Medupi and Kusile‚ “which divided by two‚ means they will cost R165.2-billion to build‚ plus the current costs of R145-billion and R160-billion.”

He said that equated to each power station costing R300-billion‚ 10 times the original cost of each.

“For that price we could have had another 20 such power stations.”

He said the money Eskom raised between 2005 and 2017 through government equity injections‚ loans from pension funds‚ asset managers‚ international financial institutions‚ and bond markets amounted to over R1.2-trillion.

“With R93-billion spent on capital expenditure‚ they still have access to R1-trillion. We must question why they want an increase and what have they done with the money they raised.”

He said Nersa should‚ and could‚ dramatically reduce the electricity tariff.

Energy analyst Chris Yelland said Eskom’s 2016 reported irregular expenditure of R348-million had risen to R3-billion in 2017.

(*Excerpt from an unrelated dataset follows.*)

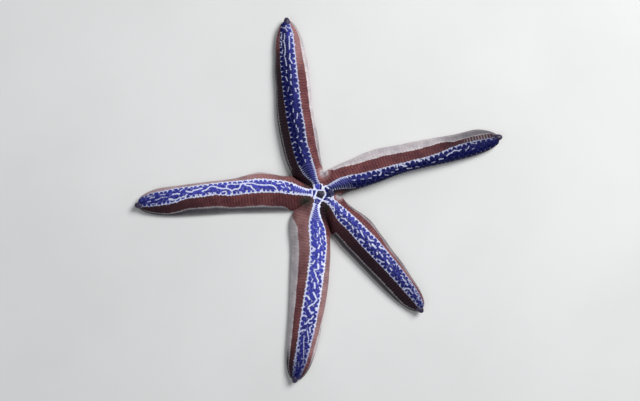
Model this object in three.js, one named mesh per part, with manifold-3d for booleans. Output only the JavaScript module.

“These only account for those where there is no supporting documents. This directly affects customers through tariff price increases.”

He said Nersa was the final safety line for South Africans.

Yelland said in theory Nersa could reduce Eskom’s tariff increase to way below what it was asking for.

Nersa spokesman Charles Hlebela would only say that Eskom’s application would be considered in terms of the law.

Eskom spokesman Khulu Phasiwe said they would respond to allegations in parliament and not through the media.